Un appello a onorare l’eredità di Papa Francesco, rivolto ai leader rivali, arriva dal rappresentante diplomatico del Vaticano presso il paese, monsignor Séamus Patrick Horgan. Ricordando quanto il Pontefice abbia amato il Sudan del Sud, che ha visitato nel 2023, e che posto speciale il paese avesse nel suo cuore, monsignor Horgan ha esortato al dialogo dicendosi sconfortato per le allarmanti notizie che continuano ad arrivare da molte parti del paese.
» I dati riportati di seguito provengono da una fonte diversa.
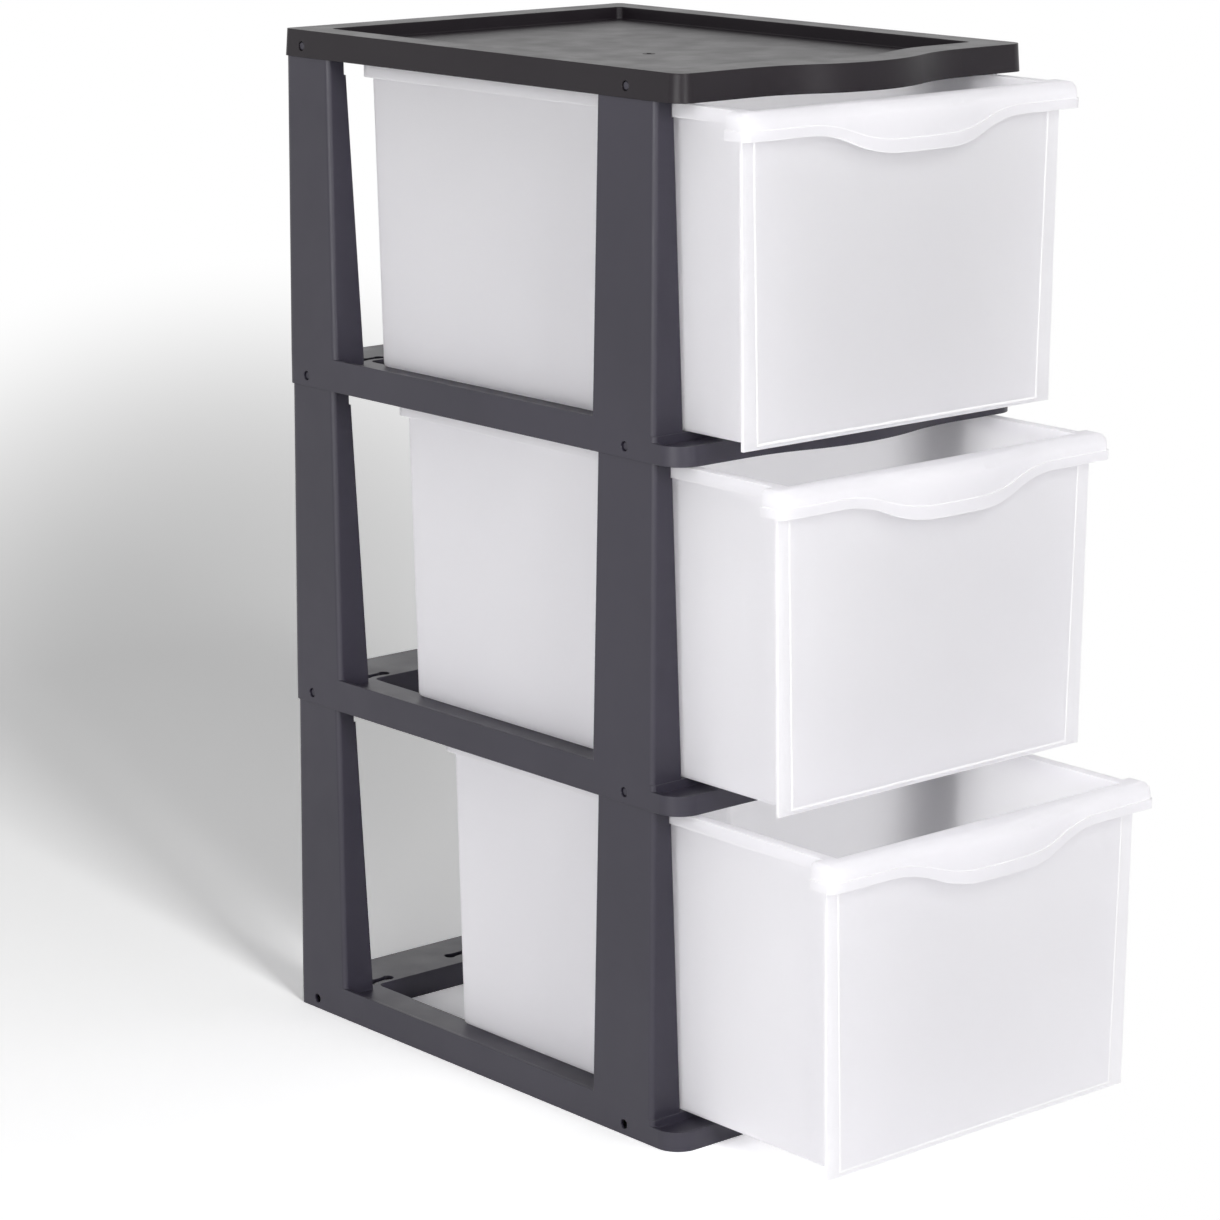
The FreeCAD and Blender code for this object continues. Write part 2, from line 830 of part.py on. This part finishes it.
parts = [tray]
for level, (name, pull) in enumerate((
    ("base_frame", size.lower_pull),
    ("middle_frame", size.middle_pull),
    ("upper_frame", size.upper_pull),
)):
    height = size.storey_pitch * level
    parts.append(place_copy(name, storey, origin_shift, height))
    drawer_name = name.replace("base", "lower").replace("frame", "drawer")
    plate_place = closed_plate - pull + origin_shift
    parts.append(place_copy(drawer_name, drawer, plate_place, height))

doc.recompute()

for item in doc.Objects:
    if "Invalid" in item.State or "Error" in item.State:
        raise RuntimeError(f"{item.Label} failed: {item.State}")
for part in parts:
    if part.Shape.isNull() or not part.Shape.isValid() or len(part.Shape.Solids) != 1:
        raise RuntimeError(f"{part.Label} is not one sound solid")

os.makedirs("parts", exist_ok=True)
for part in parts:
    part.Shape.exportStep(f"parts/{part.Label}.step")
    box = part.Shape.BoundBox
    print(part.Label, f"{part.Shape.Volume:.0f}", box)
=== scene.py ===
import math

import bmesh
import bpy
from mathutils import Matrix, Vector


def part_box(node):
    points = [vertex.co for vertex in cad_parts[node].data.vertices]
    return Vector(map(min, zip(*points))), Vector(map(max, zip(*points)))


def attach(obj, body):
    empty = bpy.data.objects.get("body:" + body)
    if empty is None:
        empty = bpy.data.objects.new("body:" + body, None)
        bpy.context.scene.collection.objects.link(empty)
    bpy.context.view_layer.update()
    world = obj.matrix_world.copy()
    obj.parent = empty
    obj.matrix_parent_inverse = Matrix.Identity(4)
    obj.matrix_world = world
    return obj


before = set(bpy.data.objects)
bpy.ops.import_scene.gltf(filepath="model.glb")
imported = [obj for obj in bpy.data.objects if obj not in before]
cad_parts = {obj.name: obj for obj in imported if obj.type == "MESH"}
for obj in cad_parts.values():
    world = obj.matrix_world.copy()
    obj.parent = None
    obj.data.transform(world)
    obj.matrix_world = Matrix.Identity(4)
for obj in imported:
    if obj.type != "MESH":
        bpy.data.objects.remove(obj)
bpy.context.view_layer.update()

MM = 0.001
scene = bpy.context.scene

# The photograph's frame and the camera that gives it
IMAGE_SIZE = 1220
SENSOR = 36.0
FOCAL_PIXELS = 4017.8
CAMERA_PLACE = Vector((-1766.5, -1932.4, 940.1)) * MM
CAMERA_AZIMUTH = math.radians(40.88)
CAMERA_TILT = math.radians(13.49)
CAMERA_CLIP_END = 100.0

# Light. A lamp's level is how bright a white card that faces it renders.
TOWER_MIDDLE = Vector((0.0, 0.0, 0.35))
SKY_LEVEL = 0.19
HORIZON_LEVEL = 0.82
HORIZON_TOP = 0.5
KEY = {"azimuth": -16.5, "elevation": 24.0, "distance": 3.6, "width": 0.7, "height": 2.4, "level": 0.6}
FILL = {"azimuth": -72.0, "elevation": 8.0, "distance": 3.4, "width": 2.0, "height": 1.5, "level": 0.52}

FLOOR_SIZE = 60.0
FLOOR_ALBEDO = 0.8
FLOOR_SEEN_GAIN = 0.78
FLOOR_DRIFT = 0.01
FLOOR_DRIFT_SCALE = 0.6

# The part of the floor that keeps its tone round the shadow. Past this ellipse the floor is white.
SHADOW_PLACE = Vector((0.30, 1.0, 0.0))
SHADOW_AZIMUTH = math.radians(36.9)
SHADOW_REACH = 2.8
SHADOW_BREADTH = 0.68
SHADOW_CORE = 0.18

# How far from the tower's foot the floor keeps its own tone
CONTACT_REACH = 0.035

# Noise values between these two shares of its range drift a roughness or a colour
DRIFT_LOW_SHARE = 0.3
DRIFT_HIGH_SHARE = 0.7
COLOUR_LOW_SHARE = 0.35
COLOUR_HIGH_SHARE = 0.65
COLOUR_DETAIL = 3.0
DRIFT_DETAIL = 2.0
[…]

Per la pace la Chiesa cattolica lo scorso venerdì ha celebrato una messa, officiata da monsignor Horgan, nella cattedrale di Santa Teresa, a Juba, la capitale. Alla funzione ha partecipato il presidente Salva Kiir che alla fine della cerimonia ha preso la parola: “quale icona di pace, tolleranza, perdono, riconciliazione, armonia e inclusività – ha detto – il messaggio di Papa Francesco ha trovato eco nelle persone di tutte le fedi in tutto il mondo”. Non in lui, però, che non ha colto l’occasione per dirsi, almeno a parole, impegnato per la pace, la riconciliazione e il dialogo nel suo paese. Erano presenti alla cerimonia ambasciatori, leader religiosi di altre confessioni cristiane, rappresentanti della comunità musulmana e tutti lo hanno rilevato.